Begin with the first line of the listing and quote every line through the one containing "obj.data.transform(world)"; give only those lines.

+++

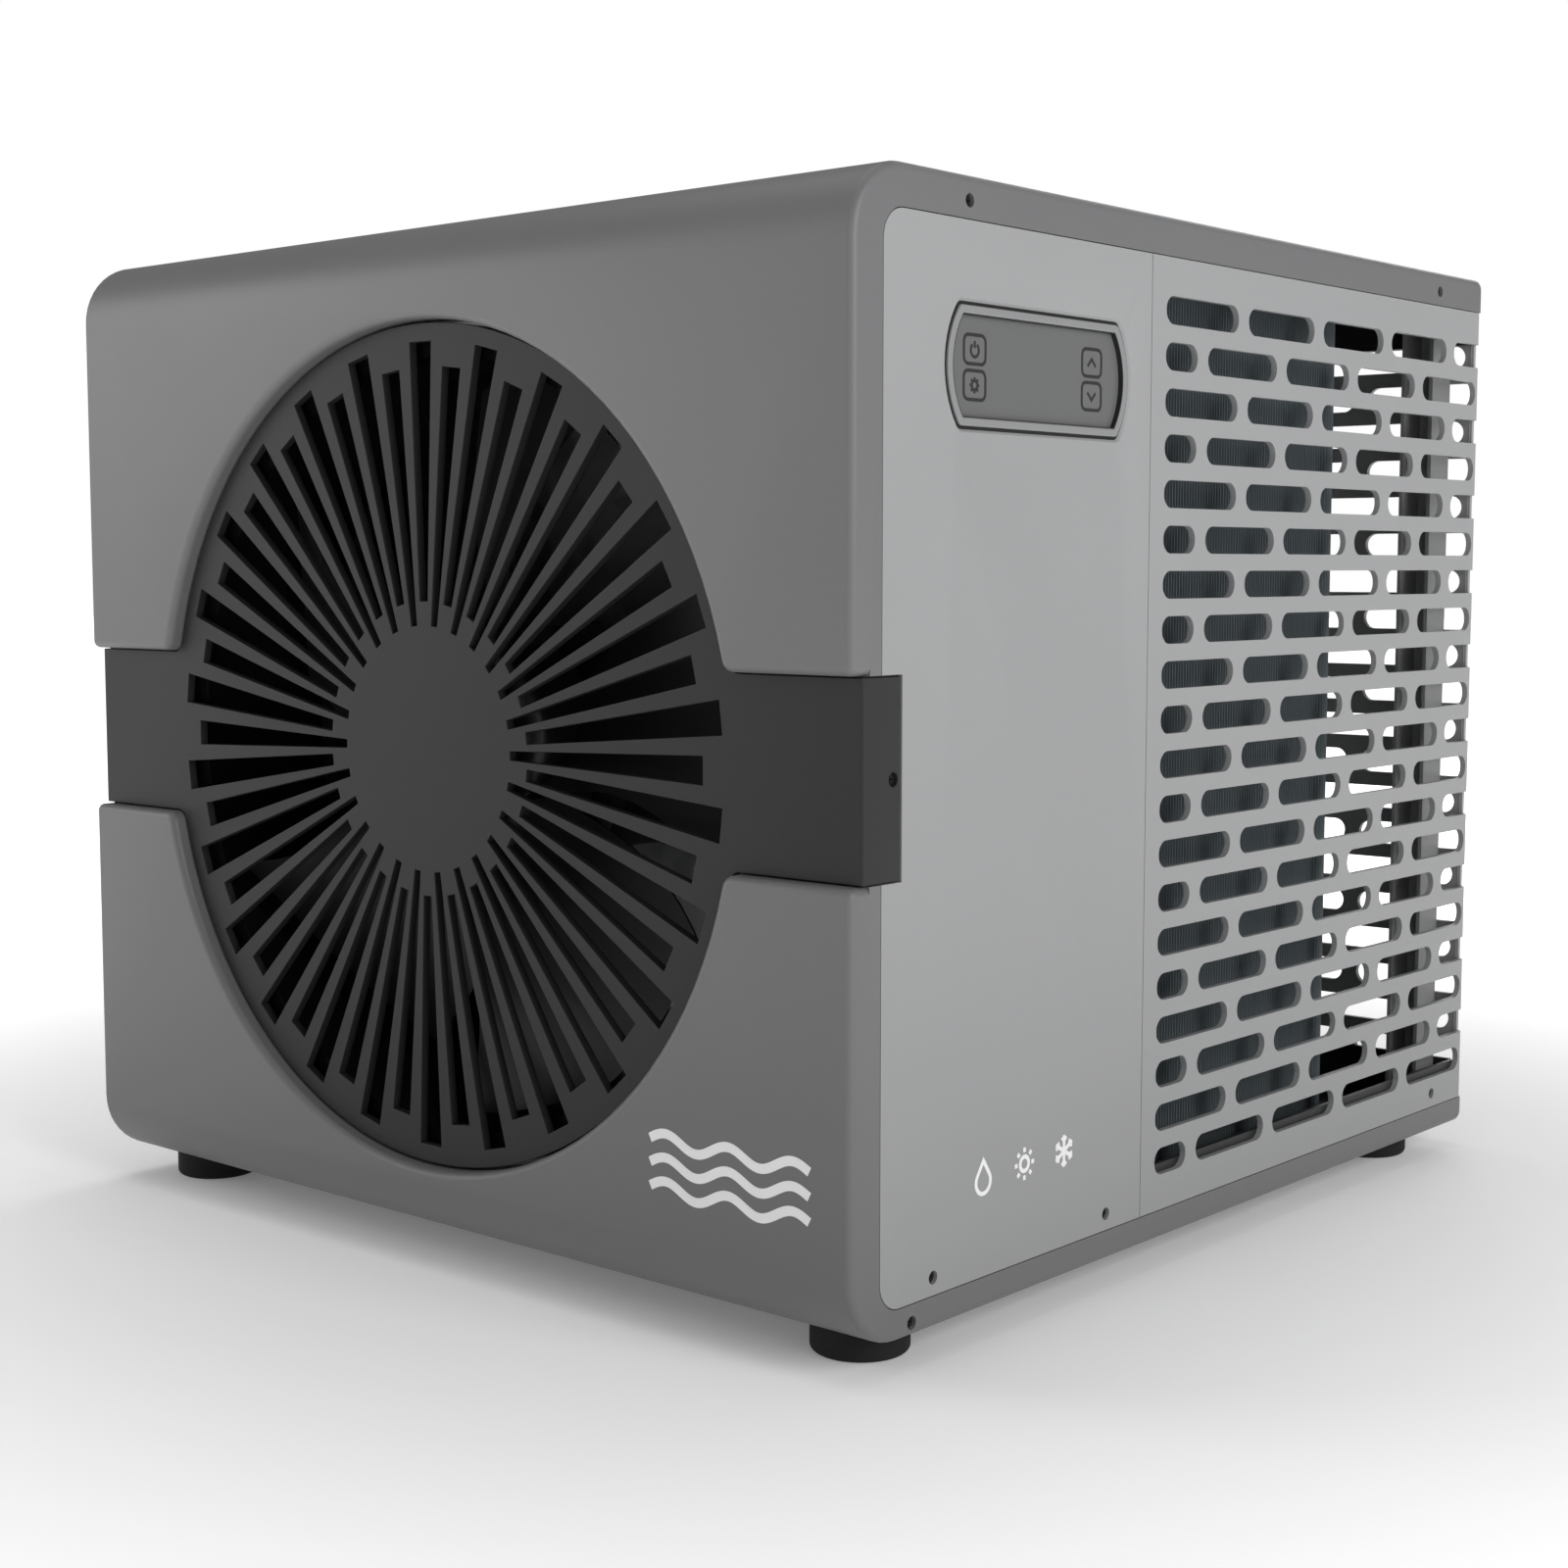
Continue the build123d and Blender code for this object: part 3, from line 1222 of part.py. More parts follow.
for piece in PIECES:
    write(piece.__name__, piece())
for name, place in key_places().items():
    write(name, key(place))
write("inlet_union_nut", union_nut(WATER_LOW_Z))
write("outlet_union_nut", union_nut(WATER_HIGH_Z))
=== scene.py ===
import json
import math

import bmesh
import bpy
from mathutils import Euler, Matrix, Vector


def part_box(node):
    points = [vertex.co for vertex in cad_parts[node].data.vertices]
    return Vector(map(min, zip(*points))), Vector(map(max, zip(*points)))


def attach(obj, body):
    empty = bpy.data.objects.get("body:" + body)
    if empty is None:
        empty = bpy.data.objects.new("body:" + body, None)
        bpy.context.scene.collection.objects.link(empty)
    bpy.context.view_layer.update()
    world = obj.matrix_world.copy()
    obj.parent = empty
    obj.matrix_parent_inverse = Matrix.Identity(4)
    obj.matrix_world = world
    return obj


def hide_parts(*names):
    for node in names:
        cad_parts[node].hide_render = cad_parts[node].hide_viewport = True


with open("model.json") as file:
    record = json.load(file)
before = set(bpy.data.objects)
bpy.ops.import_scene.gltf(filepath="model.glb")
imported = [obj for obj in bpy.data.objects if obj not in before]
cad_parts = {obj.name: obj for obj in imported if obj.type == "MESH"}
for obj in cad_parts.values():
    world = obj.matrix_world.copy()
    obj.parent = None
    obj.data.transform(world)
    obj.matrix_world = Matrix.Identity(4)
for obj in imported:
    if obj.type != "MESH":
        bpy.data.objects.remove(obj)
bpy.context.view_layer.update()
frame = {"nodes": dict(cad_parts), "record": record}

# ---- The studio
# The unit stands on a pale floor in an even white room. The camera stands low and close on the display's
# side, so the upright edges stay upright and the far sides shrink strongly.

case_low, case_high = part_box("front_shell")
front_y = case_low.y
side_x = case_high.x
base_z = case_low.z

camera_data = bpy.data.cameras.new("camera")
camera_data.lens = 54.5
camera_data.sensor_width = 36.0
camera = bpy.data.objects.new("camera", camera_data)
camera.location = (0.5892, front_y - 0.4966, base_z + 0.2199)
camera.rotation_euler = Euler((math.radians(84.765), 0, math.radians(40.98)))
bpy.context.scene.collection.objects.link(camera)
bpy.context.scene.camera = camera
bpy.context.scene.view_settings.view_transform = "Standard"


def lamp(name, place, target, size, power):
    """A square soft light that faces a point."""
    data = bpy.data.lights.new(name, "AREA")
    data.size = size
    data.energy = power
    light = bpy.data.objects.new(name, data)
    light.location = place
    light.rotation_euler = (Vector(target) - Vector(place)).to_track_quat("-Z", "Y").to_euler()
    bpy.context.scene.collection.objects.link(light)


lamp("ceiling_box", (-0.3, -0.1, 1.9), (0, 0, 0.2), 1.4, 7.5)
lamp("left_box", (-1.15, -0.95, 0.60), (-0.1, -0.2, 0.2), 0.7, 4.6)
lamp("right_box", (1.9, -0.3, 0.9), (0.1, 0.1, 0.15), 1.0, 19.5)
lamp("back_box", (-0.5, 1.8, 1.0), (0, 0.2, 0.15), 1.0, 9.0)


class Value:
    """A shader socket that can be used in sums, with numbers or with other sockets."""

    def __init__(self, finish, socket):
        self.finish = finish
        self.socket = socket

    def math(self, operation, a, b):
        return self.finish.node("ShaderNodeMath", {"operation": operation}, a, b)

    def __add__(self, other):
        return self.math("ADD", self, other)

    def __radd__(self, other):
        return self.math("ADD", other, self)

    def __mul__(self, other):
        return self.math("MULTIPLY", self, other)

    def __rmul__(self, other):
        return self.math("MULTIPLY", other, self)


class Finish:
    """A material with one Principled shader, and a short way to add nodes to it."""

    def __init__(self, name, color, roughness, metallic=0.0, **fixed):
        self.color = color
        self.material = bpy.data.materials.new(name)
        self.material.use_nodes = True
        self.tree = self.material.node_tree
        self.shader = self.tree.nodes["Principled BSDF"]
        self.shader.inputs["Base Color"].default_value = (*color, 1.0)
        self.shader.inputs["Roughness"].default_value = roughness
        self.shader.inputs["Metallic"].default_value = metallic
        for socket, value in fixed.items():
            self.shader.inputs[socket.replace("_", " ")].default_value = value

    def put(self, socket, value):
        """Links a value to a socket, or sets the socket to a number or a colour."""
        if isinstance(value, Value):
            self.tree.links.new(value.socket, socket)
        elif isinstance(value, tuple) and socket.type == "RGBA":
            socket.default_value = (*value, 1.0)
        else:
            socket.default_value = value

    def node(self, kind, settings, *values, out=0, **named):
        """Adds a node: its settings first, then its sockets by order or by name."""
        made = self.tree.nodes.new(kind)
        for key, value in settings.items():
            setattr(made, key, value)
        for i, value in enumerate(values):
            self.put(made.inputs[i], value)
        for key, value in named.items():
            self.put(made.inputs[key.replace("_", " ")], value)
        return Value(self, made.outputs[out])

    def place(self):
        """The point's own place on the piece, in metres."""
        return self.node("ShaderNodeTexCoord", {}, out=3)

    def noise(self, scale, detail=2.0):
        """Smooth noise from 0 to 1, by its scale in turns to the metre."""
        return self.node("ShaderNodeTexNoise", {}, Vector=self.place(), Scale=scale, Detail=detail)

    def ramp(self, value, low, high):
        """A value's place between two others, from 0 to 1, with soft ends."""
        settings = {"interpolation_type": "SMOOTHSTEP"}
        return self.node("ShaderNodeMapRange", settings, value, low, high, 0.0, 1.0)

    def blend(self, share, a, b):
        """Mixes two colours by a share from 0 to 1."""
        made = self.tree.nodes.new("ShaderNodeMix")
        made.data_type = "RGBA"
        self.put(made.inputs["Factor"], share)
        self.put(made.inputs[6], a)
        self.put(made.inputs[7], b)
        return Value(self, made.outputs[2])

    def wear(self, change, roughness, scale=14.0):
        """Slow changes of colour and gloss over a surface."""
        cloud = self.noise(scale, 4.0)
        lighter = tuple(min(1.0, c * (1 + change)) for c in self.color)
        darker = tuple(c * (1 - change) for c in self.color)
        self.put(self.shader.inputs["Base Color"], self.blend(cloud, darker, lighter))
        self.put(self.shader.inputs["Roughness"], cloud * 0.10 + (roughness - 0.05))
        return self

    def grain(self, scale, height, detail=3.0):
        """A fine moulded or powder-coated grain, by its height in metres."""
        bumps = self.noise(scale, detail)
        bump = self.node("ShaderNodeBump", {}, Strength=1.0, Distance=height, Height=bumps)
        self.put(self.shader.inputs["Normal"], bump)
        return self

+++

Answer to this exercise.
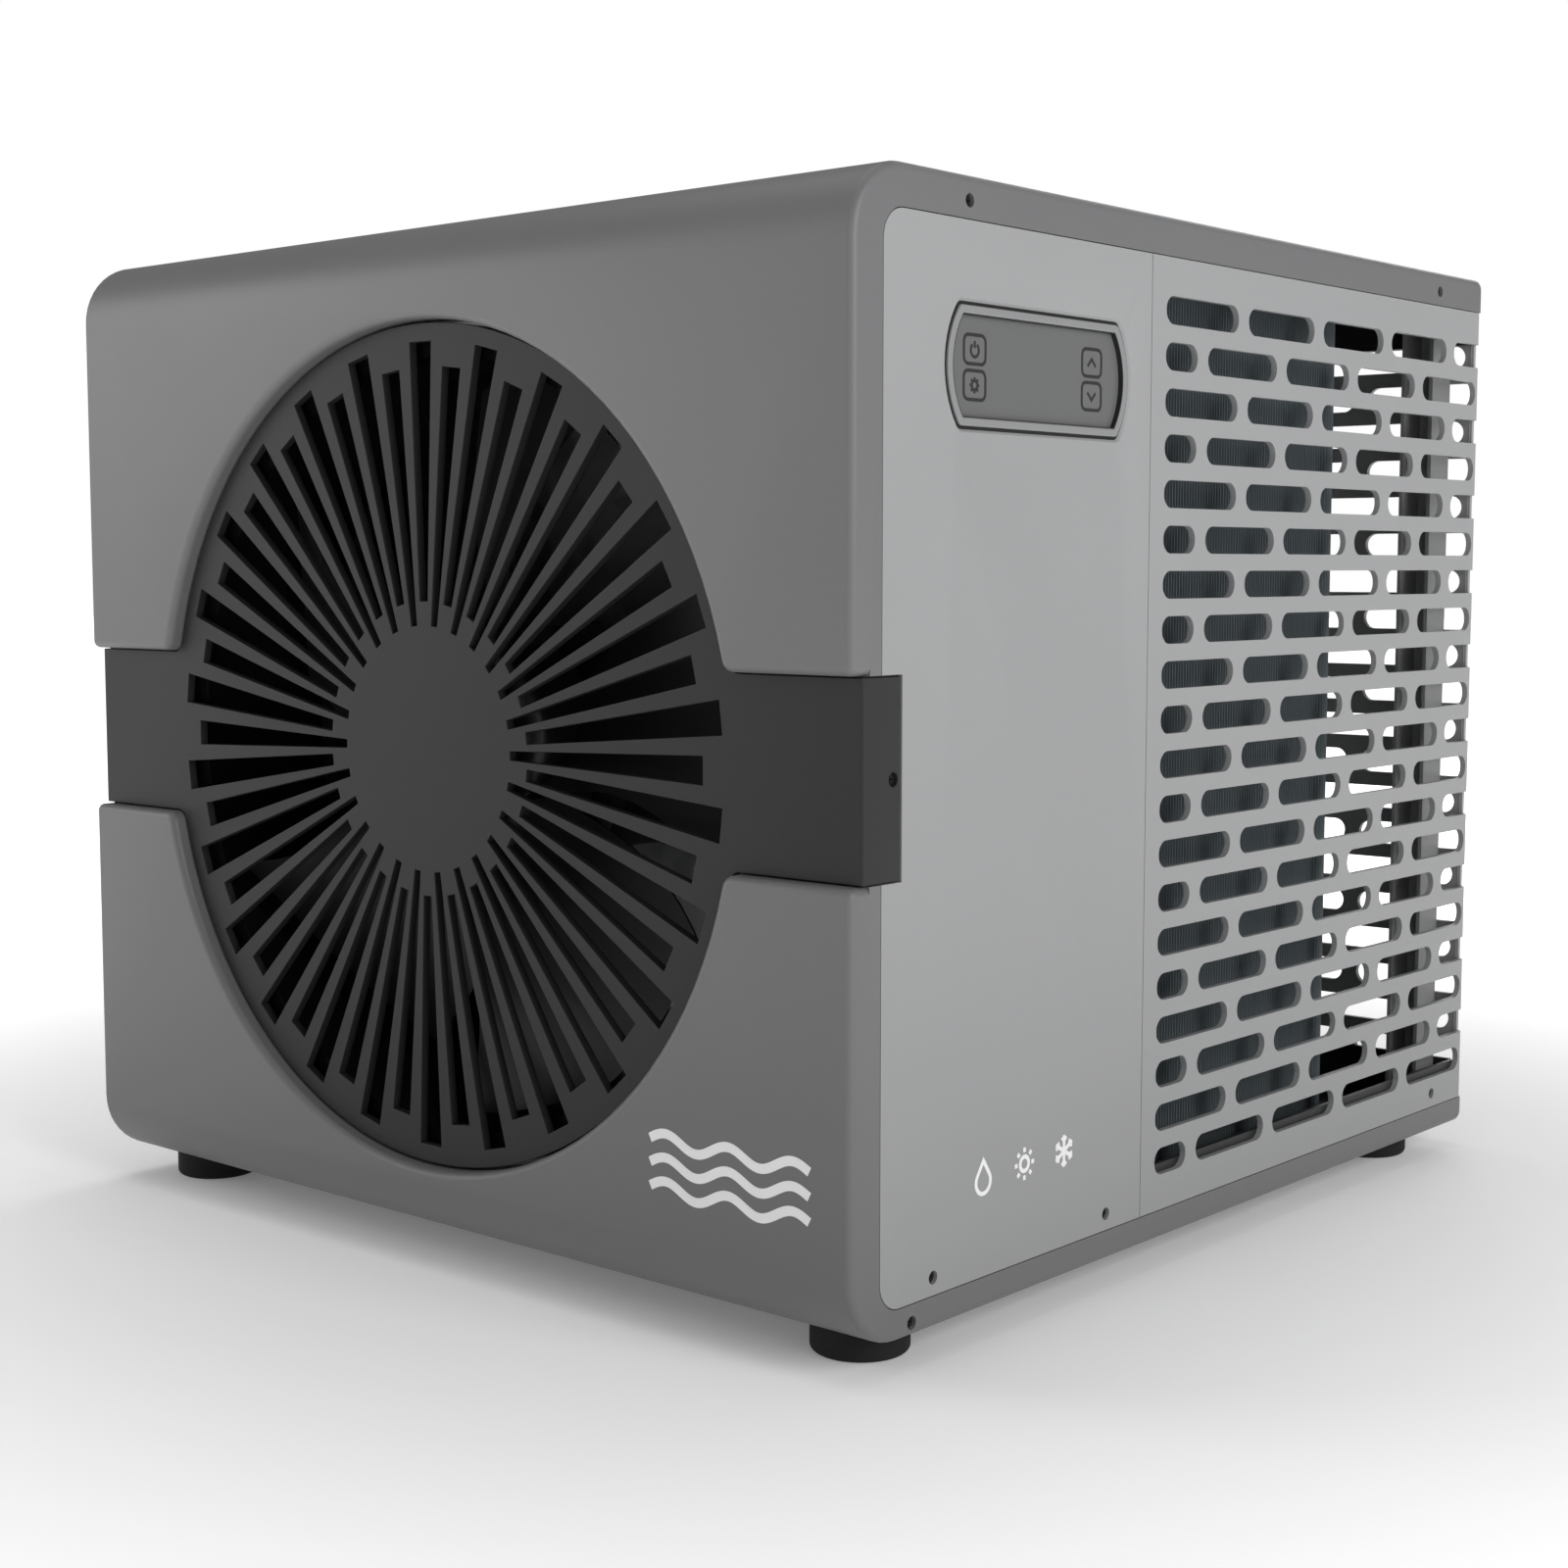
Continue the build123d and Blender code for this object: part 3, from line 1222 of part.py. More parts follow.
for piece in PIECES:
    write(piece.__name__, piece())
for name, place in key_places().items():
    write(name, key(place))
write("inlet_union_nut", union_nut(WATER_LOW_Z))
write("outlet_union_nut", union_nut(WATER_HIGH_Z))
=== scene.py ===
import json
import math

import bmesh
import bpy
from mathutils import Euler, Matrix, Vector


def part_box(node):
    points = [vertex.co for vertex in cad_parts[node].data.vertices]
    return Vector(map(min, zip(*points))), Vector(map(max, zip(*points)))


def attach(obj, body):
    empty = bpy.data.objects.get("body:" + body)
    if empty is None:
        empty = bpy.data.objects.new("body:" + body, None)
        bpy.context.scene.collection.objects.link(empty)
    bpy.context.view_layer.update()
    world = obj.matrix_world.copy()
    obj.parent = empty
    obj.matrix_parent_inverse = Matrix.Identity(4)
    obj.matrix_world = world
    return obj


def hide_parts(*names):
    for node in names:
        cad_parts[node].hide_render = cad_parts[node].hide_viewport = True


with open("model.json") as file:
    record = json.load(file)
before = set(bpy.data.objects)
bpy.ops.import_scene.gltf(filepath="model.glb")
imported = [obj for obj in bpy.data.objects if obj not in before]
cad_parts = {obj.name: obj for obj in imported if obj.type == "MESH"}
for obj in cad_parts.values():
    world = obj.matrix_world.copy()
    obj.parent = None
    obj.data.transform(world)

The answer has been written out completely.